■ Your instructions:
Copy out, exactly and without additions, the lines from the one that contains "obj.data.transform(world)" to the one that contains "HEIGHT = 150.0 * MM", both ends included.

(Collected data)
>> Begin
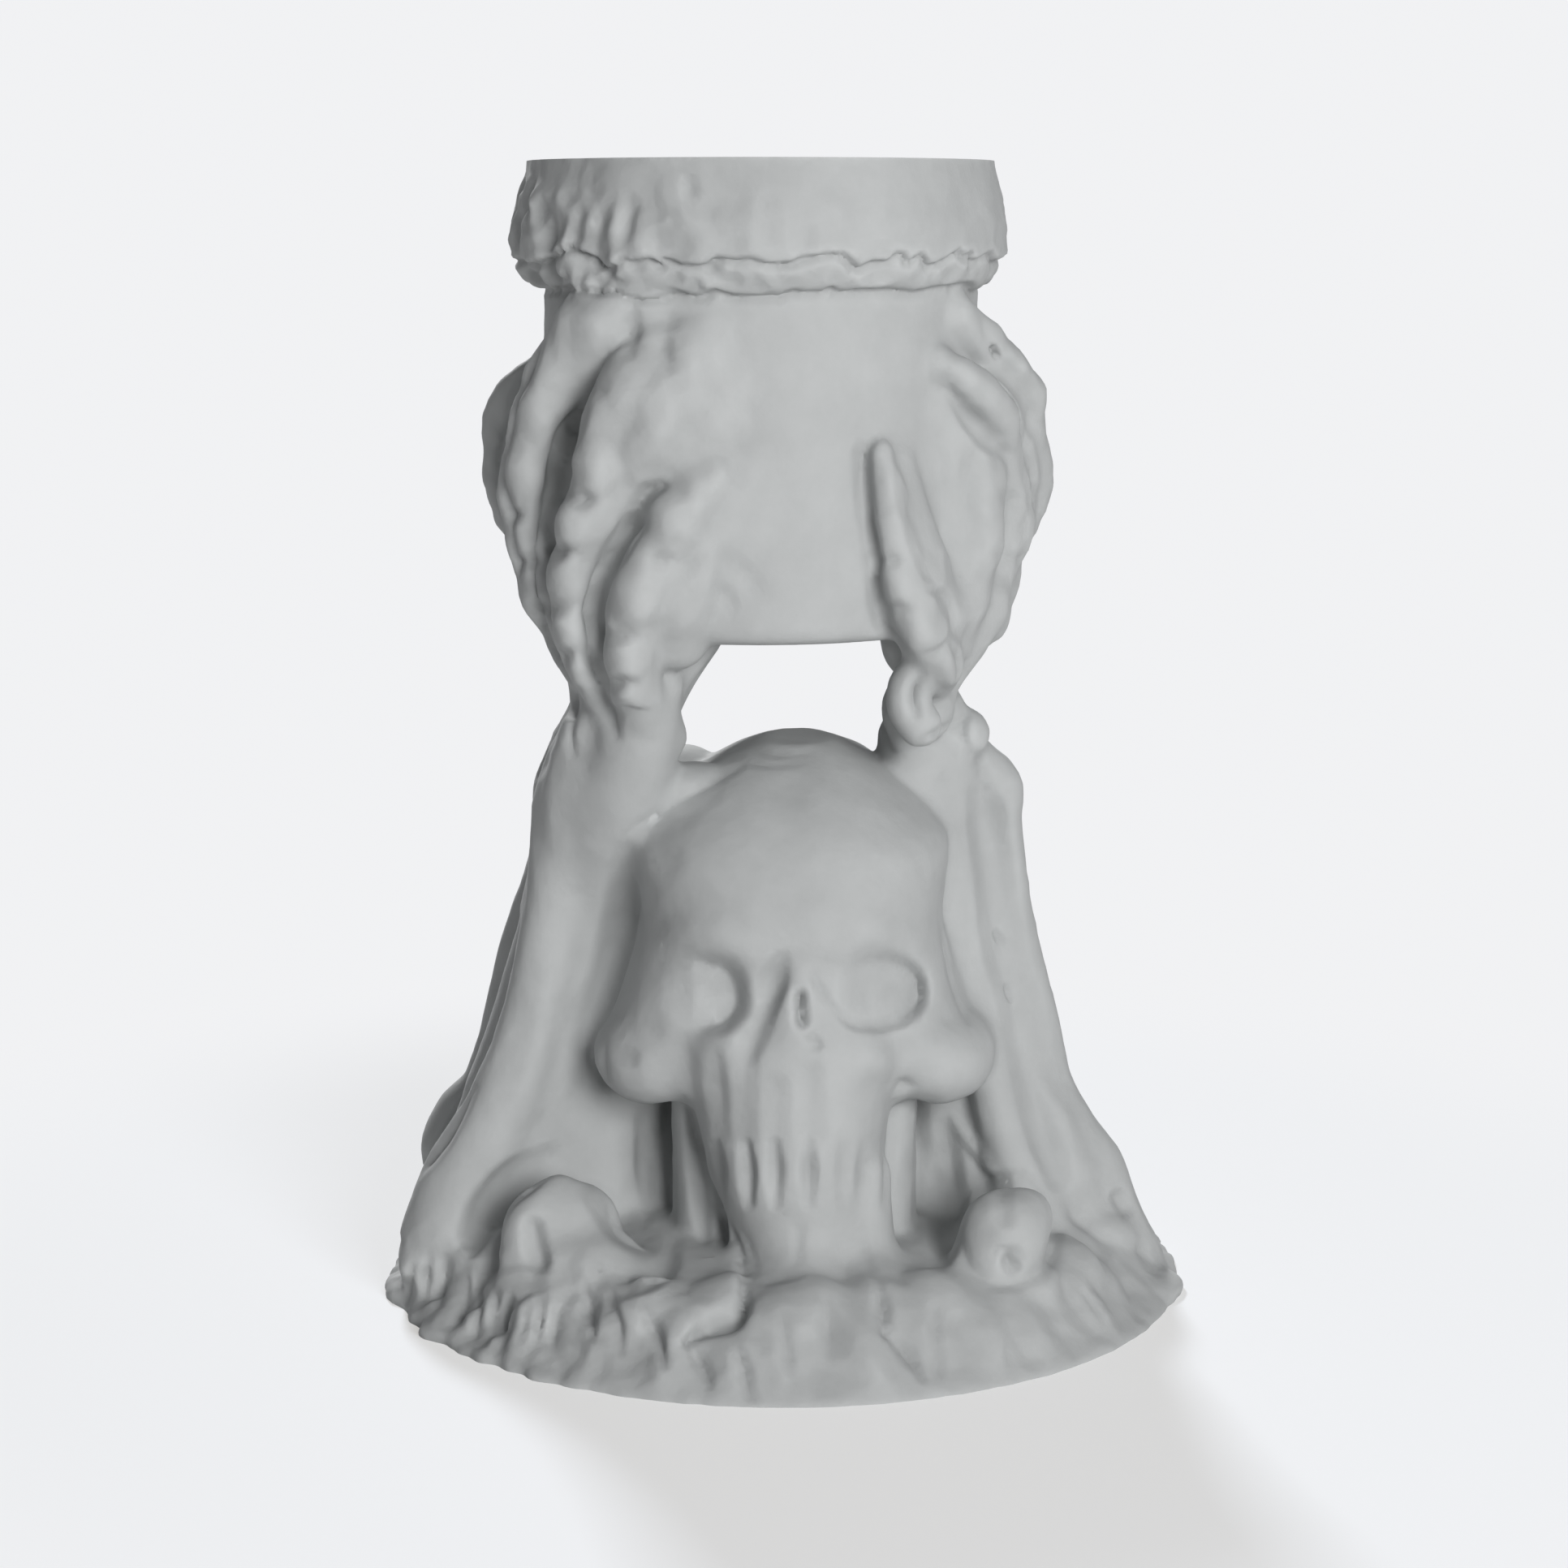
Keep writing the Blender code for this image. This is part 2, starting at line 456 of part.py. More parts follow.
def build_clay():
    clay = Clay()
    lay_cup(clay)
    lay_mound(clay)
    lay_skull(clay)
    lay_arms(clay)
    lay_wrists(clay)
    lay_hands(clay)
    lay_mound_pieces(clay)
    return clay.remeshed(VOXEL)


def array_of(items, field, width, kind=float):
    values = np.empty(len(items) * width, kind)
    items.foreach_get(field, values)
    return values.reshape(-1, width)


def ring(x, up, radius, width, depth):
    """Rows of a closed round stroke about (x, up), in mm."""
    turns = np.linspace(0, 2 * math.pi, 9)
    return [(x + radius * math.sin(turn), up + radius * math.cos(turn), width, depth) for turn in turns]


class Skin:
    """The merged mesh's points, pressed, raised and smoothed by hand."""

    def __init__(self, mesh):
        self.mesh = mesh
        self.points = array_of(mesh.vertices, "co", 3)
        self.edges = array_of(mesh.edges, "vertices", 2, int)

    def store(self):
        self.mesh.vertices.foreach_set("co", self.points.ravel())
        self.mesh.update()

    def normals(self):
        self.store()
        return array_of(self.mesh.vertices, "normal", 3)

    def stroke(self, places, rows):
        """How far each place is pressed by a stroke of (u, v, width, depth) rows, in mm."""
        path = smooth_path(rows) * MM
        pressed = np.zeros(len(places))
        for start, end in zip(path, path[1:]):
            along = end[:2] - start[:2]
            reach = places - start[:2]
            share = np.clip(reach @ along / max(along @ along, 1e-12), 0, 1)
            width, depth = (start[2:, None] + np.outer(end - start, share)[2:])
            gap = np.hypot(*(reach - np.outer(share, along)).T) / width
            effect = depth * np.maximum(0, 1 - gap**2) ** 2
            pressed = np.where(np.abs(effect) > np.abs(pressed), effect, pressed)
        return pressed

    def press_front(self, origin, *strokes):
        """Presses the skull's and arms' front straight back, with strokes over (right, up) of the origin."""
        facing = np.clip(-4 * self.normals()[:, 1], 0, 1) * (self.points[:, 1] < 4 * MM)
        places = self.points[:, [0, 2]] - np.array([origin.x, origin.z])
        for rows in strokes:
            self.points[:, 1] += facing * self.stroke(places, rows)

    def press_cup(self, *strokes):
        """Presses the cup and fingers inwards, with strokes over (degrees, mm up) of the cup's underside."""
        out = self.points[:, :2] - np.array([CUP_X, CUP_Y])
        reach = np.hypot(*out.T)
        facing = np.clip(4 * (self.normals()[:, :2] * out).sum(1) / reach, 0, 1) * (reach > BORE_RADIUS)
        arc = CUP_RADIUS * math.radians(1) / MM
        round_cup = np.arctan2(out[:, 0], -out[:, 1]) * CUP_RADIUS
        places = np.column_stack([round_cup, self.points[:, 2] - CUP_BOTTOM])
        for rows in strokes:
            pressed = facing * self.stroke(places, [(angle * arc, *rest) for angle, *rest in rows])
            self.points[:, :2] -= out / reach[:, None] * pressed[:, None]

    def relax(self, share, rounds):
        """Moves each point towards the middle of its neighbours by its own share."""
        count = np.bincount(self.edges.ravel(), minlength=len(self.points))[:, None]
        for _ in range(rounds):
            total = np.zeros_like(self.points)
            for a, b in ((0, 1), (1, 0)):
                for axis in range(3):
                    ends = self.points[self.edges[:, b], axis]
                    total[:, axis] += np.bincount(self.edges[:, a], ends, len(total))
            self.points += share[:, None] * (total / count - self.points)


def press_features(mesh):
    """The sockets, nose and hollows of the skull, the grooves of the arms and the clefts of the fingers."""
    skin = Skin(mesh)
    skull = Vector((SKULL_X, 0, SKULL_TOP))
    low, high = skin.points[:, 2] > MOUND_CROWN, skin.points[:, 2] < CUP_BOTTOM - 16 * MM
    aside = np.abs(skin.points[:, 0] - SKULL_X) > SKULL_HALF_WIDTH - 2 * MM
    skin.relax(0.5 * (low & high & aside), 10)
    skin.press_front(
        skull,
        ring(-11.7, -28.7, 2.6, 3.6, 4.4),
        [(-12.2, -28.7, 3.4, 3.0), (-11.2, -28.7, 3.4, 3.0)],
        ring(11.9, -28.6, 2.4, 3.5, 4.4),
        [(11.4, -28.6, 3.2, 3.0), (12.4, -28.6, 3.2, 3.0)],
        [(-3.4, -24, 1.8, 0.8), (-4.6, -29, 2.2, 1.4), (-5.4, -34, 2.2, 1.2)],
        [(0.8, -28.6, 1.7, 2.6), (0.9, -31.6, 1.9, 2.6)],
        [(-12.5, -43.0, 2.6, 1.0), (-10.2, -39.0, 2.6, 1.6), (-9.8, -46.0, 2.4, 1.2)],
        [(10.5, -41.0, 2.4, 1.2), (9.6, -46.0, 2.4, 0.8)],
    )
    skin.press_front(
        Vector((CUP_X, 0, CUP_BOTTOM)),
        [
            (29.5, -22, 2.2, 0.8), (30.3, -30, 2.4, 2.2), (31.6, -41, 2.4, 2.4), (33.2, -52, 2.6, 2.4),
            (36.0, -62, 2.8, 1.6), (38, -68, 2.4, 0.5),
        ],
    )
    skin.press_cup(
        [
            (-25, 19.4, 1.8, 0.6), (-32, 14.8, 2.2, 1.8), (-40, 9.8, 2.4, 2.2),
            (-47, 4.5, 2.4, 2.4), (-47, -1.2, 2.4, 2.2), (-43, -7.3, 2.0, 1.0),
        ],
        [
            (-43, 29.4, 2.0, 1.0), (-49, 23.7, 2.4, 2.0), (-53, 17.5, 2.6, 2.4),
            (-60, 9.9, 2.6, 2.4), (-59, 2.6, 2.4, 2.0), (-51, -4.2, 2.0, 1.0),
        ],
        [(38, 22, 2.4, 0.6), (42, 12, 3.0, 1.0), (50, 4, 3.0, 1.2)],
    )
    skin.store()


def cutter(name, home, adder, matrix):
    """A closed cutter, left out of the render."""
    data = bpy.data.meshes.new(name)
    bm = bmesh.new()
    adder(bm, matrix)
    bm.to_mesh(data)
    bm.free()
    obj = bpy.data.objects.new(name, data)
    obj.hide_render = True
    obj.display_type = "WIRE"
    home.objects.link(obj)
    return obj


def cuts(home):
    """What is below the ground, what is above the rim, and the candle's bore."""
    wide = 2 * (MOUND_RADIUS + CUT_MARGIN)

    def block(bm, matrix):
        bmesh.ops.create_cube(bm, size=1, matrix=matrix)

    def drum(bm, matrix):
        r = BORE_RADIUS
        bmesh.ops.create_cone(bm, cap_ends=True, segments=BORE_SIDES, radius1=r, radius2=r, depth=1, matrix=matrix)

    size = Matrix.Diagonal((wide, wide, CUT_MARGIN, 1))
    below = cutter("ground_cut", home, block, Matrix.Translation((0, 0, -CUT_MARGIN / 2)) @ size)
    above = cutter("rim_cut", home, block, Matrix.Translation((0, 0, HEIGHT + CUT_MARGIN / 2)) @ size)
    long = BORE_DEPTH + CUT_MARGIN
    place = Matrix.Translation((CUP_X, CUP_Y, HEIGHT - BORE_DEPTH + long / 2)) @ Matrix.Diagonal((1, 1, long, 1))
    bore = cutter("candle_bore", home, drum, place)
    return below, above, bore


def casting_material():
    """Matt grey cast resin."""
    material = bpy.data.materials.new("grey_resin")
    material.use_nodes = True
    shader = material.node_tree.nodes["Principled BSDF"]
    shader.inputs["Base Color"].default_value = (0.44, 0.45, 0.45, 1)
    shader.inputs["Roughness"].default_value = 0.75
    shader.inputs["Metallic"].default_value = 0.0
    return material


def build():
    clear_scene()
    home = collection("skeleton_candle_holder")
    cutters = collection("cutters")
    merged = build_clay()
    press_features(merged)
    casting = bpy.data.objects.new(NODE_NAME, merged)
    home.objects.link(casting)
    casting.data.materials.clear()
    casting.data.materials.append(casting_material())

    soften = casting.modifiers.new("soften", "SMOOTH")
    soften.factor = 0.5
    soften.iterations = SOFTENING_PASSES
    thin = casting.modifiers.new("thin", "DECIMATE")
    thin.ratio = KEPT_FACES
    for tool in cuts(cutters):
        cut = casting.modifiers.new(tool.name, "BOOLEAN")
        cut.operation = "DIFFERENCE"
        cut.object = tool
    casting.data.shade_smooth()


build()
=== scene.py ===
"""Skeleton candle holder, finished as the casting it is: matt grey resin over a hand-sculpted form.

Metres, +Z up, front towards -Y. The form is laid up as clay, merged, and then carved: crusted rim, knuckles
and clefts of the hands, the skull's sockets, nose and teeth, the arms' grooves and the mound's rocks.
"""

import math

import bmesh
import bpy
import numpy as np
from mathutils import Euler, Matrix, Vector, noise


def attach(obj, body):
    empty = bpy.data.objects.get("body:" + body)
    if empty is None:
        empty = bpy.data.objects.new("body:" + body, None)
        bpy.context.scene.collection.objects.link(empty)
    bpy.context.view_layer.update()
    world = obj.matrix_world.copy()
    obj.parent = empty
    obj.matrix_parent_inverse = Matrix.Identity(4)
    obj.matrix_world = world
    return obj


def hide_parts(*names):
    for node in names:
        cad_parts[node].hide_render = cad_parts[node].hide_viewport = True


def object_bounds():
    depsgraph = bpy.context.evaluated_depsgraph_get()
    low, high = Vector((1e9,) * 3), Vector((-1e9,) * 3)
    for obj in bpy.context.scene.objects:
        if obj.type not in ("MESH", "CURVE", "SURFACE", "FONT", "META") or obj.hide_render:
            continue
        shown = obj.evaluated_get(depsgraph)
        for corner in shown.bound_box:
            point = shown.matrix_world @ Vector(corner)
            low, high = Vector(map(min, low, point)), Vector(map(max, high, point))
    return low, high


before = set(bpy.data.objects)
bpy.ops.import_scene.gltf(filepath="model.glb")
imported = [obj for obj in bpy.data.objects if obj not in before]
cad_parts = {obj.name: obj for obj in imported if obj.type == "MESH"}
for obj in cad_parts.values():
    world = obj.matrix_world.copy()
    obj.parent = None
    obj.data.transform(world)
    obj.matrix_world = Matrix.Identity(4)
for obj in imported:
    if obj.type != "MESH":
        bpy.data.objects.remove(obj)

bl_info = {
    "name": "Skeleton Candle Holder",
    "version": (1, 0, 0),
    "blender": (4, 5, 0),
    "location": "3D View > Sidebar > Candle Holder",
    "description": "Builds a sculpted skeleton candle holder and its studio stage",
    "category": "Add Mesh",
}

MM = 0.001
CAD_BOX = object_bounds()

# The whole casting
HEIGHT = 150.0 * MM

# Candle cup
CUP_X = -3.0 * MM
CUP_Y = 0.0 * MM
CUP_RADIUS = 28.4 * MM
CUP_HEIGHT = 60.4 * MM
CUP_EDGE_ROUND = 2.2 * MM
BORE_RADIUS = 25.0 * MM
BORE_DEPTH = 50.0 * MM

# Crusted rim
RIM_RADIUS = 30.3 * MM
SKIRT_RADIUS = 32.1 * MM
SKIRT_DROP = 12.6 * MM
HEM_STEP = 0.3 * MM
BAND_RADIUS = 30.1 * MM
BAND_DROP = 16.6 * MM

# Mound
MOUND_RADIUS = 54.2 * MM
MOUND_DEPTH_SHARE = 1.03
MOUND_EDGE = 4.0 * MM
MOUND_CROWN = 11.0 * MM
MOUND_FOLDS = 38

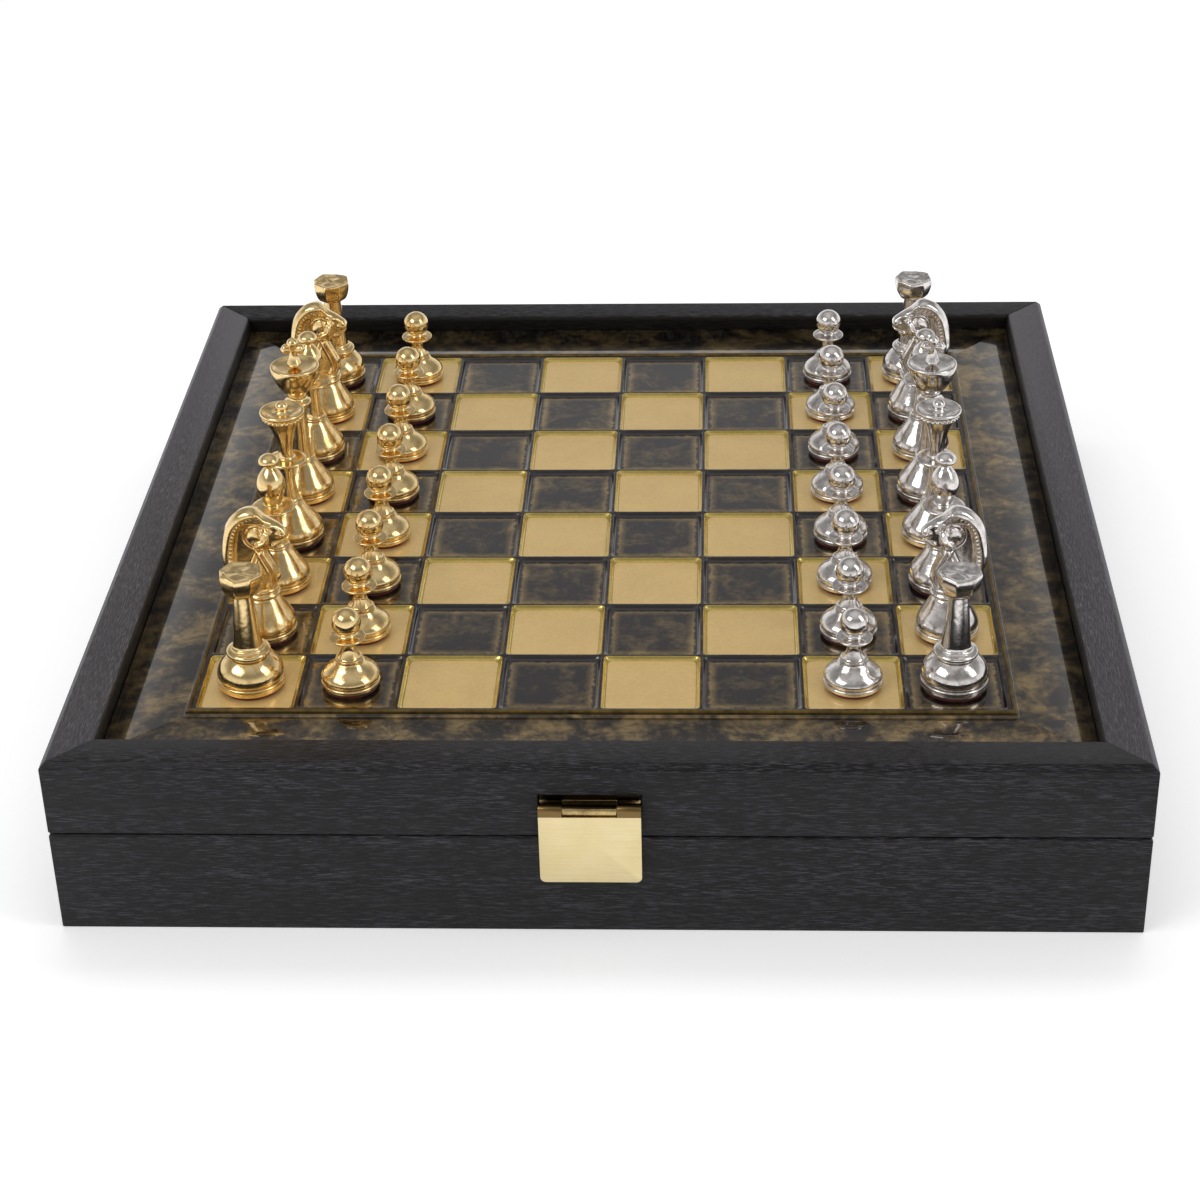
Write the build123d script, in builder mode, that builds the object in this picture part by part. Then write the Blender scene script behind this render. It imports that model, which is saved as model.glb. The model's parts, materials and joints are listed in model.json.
>> End
■ Response to the task:
    obj.data.transform(world)
    obj.matrix_world = Matrix.Identity(4)
for obj in imported:
    if obj.type != "MESH":
        bpy.data.objects.remove(obj)

bl_info = {
    "name": "Skeleton Candle Holder",
    "version": (1, 0, 0),
    "blender": (4, 5, 0),
    "location": "3D View > Sidebar > Candle Holder",
    "description": "Builds a sculpted skeleton candle holder and its studio stage",
    "category": "Add Mesh",
}

MM = 0.001
CAD_BOX = object_bounds()

# The whole casting
HEIGHT = 150.0 * MM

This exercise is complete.